De toda su historieta rocambolesca, esto es lo que menos entiendo, cuatro horitas de viaje en coche a Marsella para coger un avión que podían haber cogido en Barcelona. Pienso en ellos mientras hacemos exactamente lo mismo: siete lucenses en coches camino de Portugal para poder coger un avión a Gran Bretaña que deberíamos haber podido coger en Santiago. Y eso sí que tiene menos explicación todavía que lo de acabar en Liverpool, y ninguna gracia.

El aeropuerto de Oporto se ha convertido en el de referencia para una Galicia que se empeña en presumir de tres. Tiene una oferta de vuelos notable, buenas comunicaciones con su entorno, servicios para los viajeros de sobra y una visión comercializadora y de futuro de la que carecemos por aquí. O, lo que es peor, de la que no carecemos pero que somos incapaces de aplicar, en una constante huida hacia delante camino del más absoluto de los absurdos, como un process alocado y sin marcha atrás con el que estamos dispuestos a hipotecar buena parte de nuestro futuro. Porque es evidente, no hay más que preguntarle a cualquiera por esta esquina, que todo el mundo está de acuerdo en que el empeño por mantener los tres aeropuertos en Galicia de manera independiente es un sinsentido de alcance histórico.

Sin embargo, ahí seguimos, en las mismas y sin atisbo de cambio. Ya hace lustros que dábamos por hecho que más temprano que tarde el sentido común se impondría y Santiago sería la gran apuesta gallega, con las pistas de Vigo y A Coruña como complementarias y unos buenos enlaces por carretera o tren con el resto de ciudades de la comunidad. Es que solo el hecho de tener que volver a escribir a estas alturas semejante obviedad da hasta apuro.

Pero ahí seguimos, víctimas de unos políticos cortoplacistas e irresponsables que sistemáticamente han preferido alargar la agonía en lugar de afrontar el asunto como el proyecto de país que es, con todos los gallegos como rehenes de los complejos de superioridad o inferioridad, según se mire, de unos caciques pailanes que se han creído que sus aldeas venidas a más son grandes áreas metropolitanas autosuficientes.

Algunos teníamos la esperanza de que la llegada de la alta velocidad a Galicia pudiera ser por fin la oportunidad esperada para afrontar este asunto. Quizás que alguien valorase ideas como hacer llegar esos trenes al aeropuerto de Santiago, con lanzaderas al resto de ciudades que permitieran a cualquier gallego ponerse no ya en la capital, sino en el mundo en una hora. Esa o cualquier otra opción igual de práctica, que seguro que las habrá, para centralizar allí toda la oferta de vuelos y todas las inversiones que ahora se están enterrando en las pistas viguesas y coruñesas, millones en subvenciones para que cuatro aprovechados del low cost se chuleen un pastón a cambio de un espejismo de enlaces internacionales que no aguantan en cartel ni tres meses.

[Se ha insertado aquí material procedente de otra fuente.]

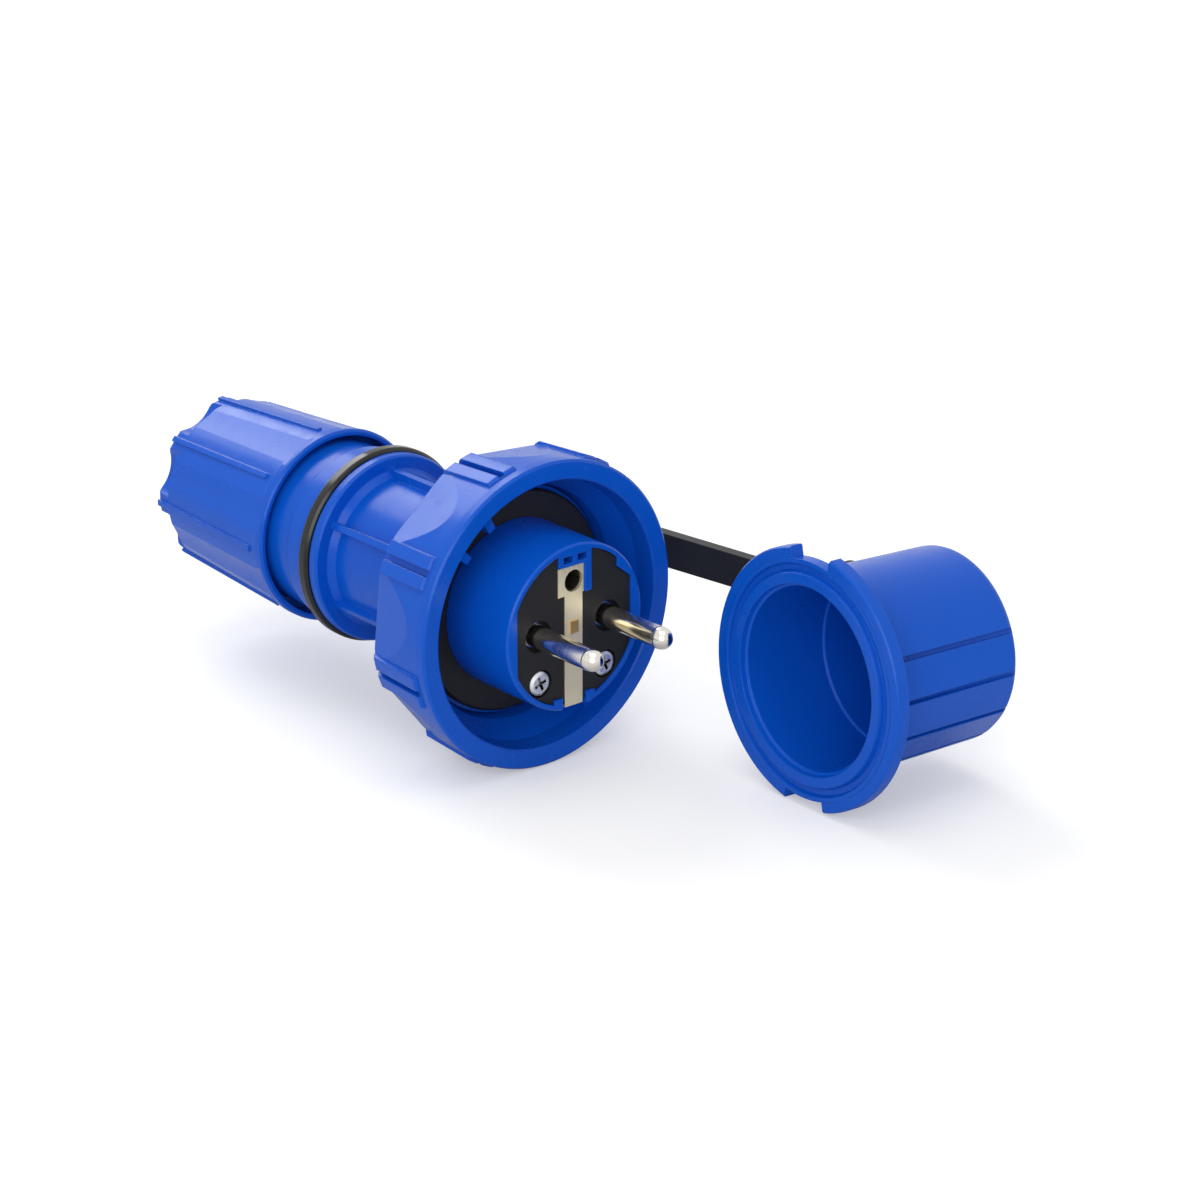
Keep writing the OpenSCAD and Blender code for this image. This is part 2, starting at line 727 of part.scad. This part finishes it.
module nut_shell() {
    outer_r = nut_d / 2;
    rear_r = nut_rear_d / 2;
    turned([
        [nut_recess_r, x_nut], [outer_r - 0.5, x_nut], [outer_r, x_nut - 0.5], [outer_r, x_nut - nut_lip_l],
        [outer_r - 0.3, x_nut - nut_lip_l - 0.4], [rear_r, x_nut_end + 1], [rear_r - 0.3, x_nut_end + 0.3], [rear_r - 1, x_nut_end],
        [rear_r - 4.2, x_nut_end], [rear_r - 4.6, x_nut_end + lobe_l], [nut_hole_d / 2, x_nut_end + lobe_l],
        [nut_hole_d / 2, x_nut_floor], [cage_tip_r + cone_gap, x_nut_floor],
        [cage_tip_r + cone_gap, x_cage_end], [cage_ring_r + cone_gap, x_neck_end - 0.8],
        [thread_r + turn_play, x_neck_end - 0.8], [thread_r + turn_play, x_thread - side_play],
        [nut_recess_r, x_thread - side_play]
    ]);
}

// How far the nut's cone leans in from a point at its front to one at its rear
function lean(front, rear) = atan((front[1] - rear[1]) / (front[0] - rear[0]));

// Shallow dished facet between two ribs of the nut
module nut_facet() {
    front = [x_nut - facet_from, nut_d / 2 - 0.9];
    rear = [x_nut_end, nut_rear_d / 2 - facet_deep];
    translate([front[0], 0, front[1] + facet_r]) rotate([0, -lean(front, rear), 0]) rotate([0, -90, 0])
        translate([0, 0, -1.5]) cylinder(r = facet_r, h = nut_l + 7.5);
}

// Slim rib along the nut
module nut_rib() {
    front = [x_nut - rib_from, nut_d / 2];
    rear = [x_nut_end + 0.6, nut_rear_d / 2 + rib_proud];
    translate([rear[0], 0, rear[1]]) rotate([0, -lean(front, rear), 0])
        block([0, -nut_rib_w / 2, -rib_t], [front[0] - rear[0], nut_rib_w / 2, 0]);
}

// Round bite out of the nut's rear rim, which parts it into lobes
module nut_scallop() {
    translate([x_nut_end - 1, 0, scallop_deep_r + scallop_r]) rotate([0, 90, 0])
        cylinder(r = scallop_r, h = scallop_l + 1);
}

module gland_nut() {
    color(blue) {
        difference() {
            nut_shell();
            around_x(nut_lobes, rib_at + 180 / nut_lobes - 90) {
                nut_facet();
                nut_scallop();
            }
        }
        around_x(nut_lobes, rib_at - 90) nut_rib();
    }
}

// ---- Tether ----

// Points on the strap's middle line, moved sideways by an offset
function strap_side(offset) = concat(
    [[strap_x0 - offset, strap_root_y]],
    [for (i = [0 : bend_steps]) let (turn = 90 - (90 - strap_angle) * i / bend_steps)
        [strap_x0 + strap_bend - (strap_bend + offset) * sin(turn),
         bend0_start_y + (strap_bend + offset) * cos(turn)]],
    [for (i = [0 : bend_steps]) let (turn = strap_angle + (90 - strap_angle) * i / bend_steps)
        [bend1_start_x - strap_end_bend * sin(strap_angle) + (strap_end_bend - offset) * sin(turn),
         bend1_end_y - (strap_end_bend - offset) * cos(turn)]],
    [[strap_x1 - offset, stud_y - eye_d / 2 + 2]]
);

function reversed(list) = [for (i = [len(list) - 1 : -1 : 0]) list[i]];

module tether_ring() {
    color(black) {
        turned([
            [seat_d / 2 + turn_play, x_ring], [ring_d / 2 - 0.6, x_ring], [ring_d / 2, x_ring - 0.6],
            [ring_d / 2, x_ring - ring_w + 0.6], [ring_d / 2 - 0.6, x_ring - ring_w],
            [seat_d / 2 + turn_play, x_ring - ring_w]
        ]);
        block([strap_x0 - strap_t / 2, ring_d / 2 - 1, -strap_h / 2],
              [strap_x0 + strap_t / 2, strap_root_y, strap_h / 2]);
    }
}

module tether_strap() {
    color(black) difference() {
        union() {
            linear_extrude(strap_h, center = true)
                polygon(concat(strap_side(strap_t / 2), reversed(strap_side(-strap_t / 2))));
            rod_x(eye_d, strap_x1 + strap_t / 2, strap_x1 - strap_t / 2, stud_y);
        }
        rod_x(stud_d + 2 * turn_play, strap_x1 + strap_t, strap_x1 - strap_t, stud_y);
    }
}

// ---- Cap ----

module cap_outside() {
    end_r = cap_end_d / 2;
    rotate_extrude() polygon(concat(
        [[0, 0], [mouth_r, 0], [mouth_lip_r, 0], [mouth_lip_r + 0.5, mouth_groove_l],
         [flange_r - 1.4, mouth_groove_l], [flange_r - 1, cap_front], [flange_r, cap_front],
         [flange_r, cap_core_l], [cap_d / 2, cap_core_l]],
        [for (a = [0 : 15 : 90])
            [end_r - cap_round + cap_round * cos(a), cap_l - cap_round + cap_round * sin(a)]],
        [[0, cap_l]]
    ));
}

module cap_inside() {
    rotate_extrude() polygon([
        [0, -1], [mouth_r, -1], [mouth_r - 0.4, 1.3], [cap_bore_d / 2, 1.5],
        [cap_bore_d / 2 - 0.4, nose_l + 2], [cap_bore_d / 2 - 0.9, nose_l + 2.3],
        [cap_bore_d / 2 - 1.4, cap_depth], [0, cap_depth]
    ]);
}

// One cam that stands out from the flange
module cap_cam() {
    rotate([0, 0, -cam_start - cam_span]) rotate_extrude(angle = cam_span) polygon([
        [flange_r - 0.5, cap_front + 0.1], [cam_r - 0.4, cap_front + 0.1], [cam_r, cap_front + 0.5],
        [cam_r, cap_flange_l - 0.5], [cam_r - 0.3, cap_flange_l - 0.2], [flange_r - 0.5, cap_flange_l - 0.2]
    ]);
}

// Flat grips parted by grooves on one side of the cap
module cap_grip_cuts() {
    flat_r = cap_end_d / 2 * cos(grip_step / 2);
    slope = atan((cap_d - cap_end_d) / 2 / (cap_l - cap_flange_l));
    for (i = [0 : grips_a_side - 1]) rotate([0, 0, -grip_from + (i + 0.5) * grip_step])
        translate([flat_r, 0, cap_l]) rotate([0, -slope, 0])
            block([0, -cap_d / 4, -cap_l + grip_start - 2.5], [cap_d / 4, cap_d / 4, 5]);
    for (i = [0 : grips_a_side]) rotate([0, 0, -grip_from + i * grip_step])
        block([cap_end_d / 2 - grip_gap_deep, -grip_gap / 2, grip_start], [cap_d, grip_gap / 2, cap_l + 1]);
}

module cap_stud() {
    x_head_back = strap_x1 - strap_t / 2 - side_play;
    rod_x(eye_d, cap_x - cap_end_d / 2 + 7, stud_seat_x, stud_y);
    rod_x(stud_d, stud_seat_x + 1, x_head_back, stud_y);
    rod_x(stud_head_d, x_head_back, x_head_back - stud_head_t, stud_y);
}

// Puts a child that stands on its mouth at the cap's place
module at_cap() {
    translate([cap_x, cap_y, cap_z]) rotate([-90 - cap_droop, 0, -cap_yaw]) children();
}

module cap() {
    color(blue) difference() {
        union() {
            at_cap() {
                difference() {
                    cap_outside();
                    for (turn = [0, 180]) rotate([0, 0, turn]) cap_grip_cuts();
                }
                for (turn = [0, 180]) rotate([0, 0, turn]) cap_cam();
            }
            cap_stud();
        }
        at_cap() cap_inside();
    }
}

housing();
face_gasket();
locking_collar();
contact_carrier();
carrier_cover();
line_pin();
neutral_pin();
earth_strip();
earth_rivet();
earth_socket();
left_carrier_screw();
right_carrier_screw();
line_terminal_screw();
neutral_terminal_screw();
earth_terminal_screw();
cable_seal();
clamp_cage();
slip_ring();
gland_nut();
tether_ring();
tether_strap();
cap();
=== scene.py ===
"""Looks of a watertight earthed plug with a bayonet collar and a tethered cap.

Every CAD solid stays in view and gets a procedural finish. The rounded tips of the two
line pins are the only pieces that this script adds. Lengths are in metres.
"""

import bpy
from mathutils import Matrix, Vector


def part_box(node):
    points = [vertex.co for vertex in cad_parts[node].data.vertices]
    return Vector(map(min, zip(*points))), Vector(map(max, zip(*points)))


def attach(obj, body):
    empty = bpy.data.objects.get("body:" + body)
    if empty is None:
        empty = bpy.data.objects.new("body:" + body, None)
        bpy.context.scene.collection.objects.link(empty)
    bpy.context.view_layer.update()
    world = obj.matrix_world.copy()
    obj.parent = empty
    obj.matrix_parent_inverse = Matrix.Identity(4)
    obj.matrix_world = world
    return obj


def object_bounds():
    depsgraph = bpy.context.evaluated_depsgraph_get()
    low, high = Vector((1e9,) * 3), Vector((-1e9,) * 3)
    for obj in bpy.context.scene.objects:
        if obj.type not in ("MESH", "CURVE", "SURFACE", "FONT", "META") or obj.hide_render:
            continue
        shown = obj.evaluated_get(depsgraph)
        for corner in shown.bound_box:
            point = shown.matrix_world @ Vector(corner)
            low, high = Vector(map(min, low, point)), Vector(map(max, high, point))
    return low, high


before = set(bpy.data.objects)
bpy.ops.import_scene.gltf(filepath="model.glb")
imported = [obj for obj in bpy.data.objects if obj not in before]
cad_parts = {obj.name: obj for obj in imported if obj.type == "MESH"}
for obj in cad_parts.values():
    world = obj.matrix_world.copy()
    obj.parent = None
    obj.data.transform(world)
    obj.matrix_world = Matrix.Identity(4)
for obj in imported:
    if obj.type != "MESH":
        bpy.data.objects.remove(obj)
cad_box = [list(corner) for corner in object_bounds()]

import math

import bmesh
import bpy
from mathutils import Vector

scene = bpy.context.scene
MM = 0.001


# ---- Shader building ----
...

Pero siendo triste que un puñado de caciques locales acomplejados no vean más allá de los marcos de sus leiras, lo es más que hasta ahora ningún gobierno gallego haya asumido su responsabilidad, y eso que hemos vivido la democracia de mayoría absoluta en mayoría absoluta. El actual, sin ir más lejos, anda ya camino de los doce años sin haberse molestado en dar ni un paso ni una explicación sobre su apuesta por un futuro low cost para Galicia.

No parece que nada vaya a cambiar en un horizonte próximo, así que mejor ir asumiendo como propias cualquier mejora en las comunicaciones, las infraestructuras o los servicios que nos acerquen a Oporto. Viajaremos cada vez hasta allí en busca de una salida para un proceso absurdo en el que nos metimos solo por ir dejándonos llevar. Así visto, Liverpool no es ni con mucho el peor de los destinos: hay amigos, cerveza y billetes de vuelta.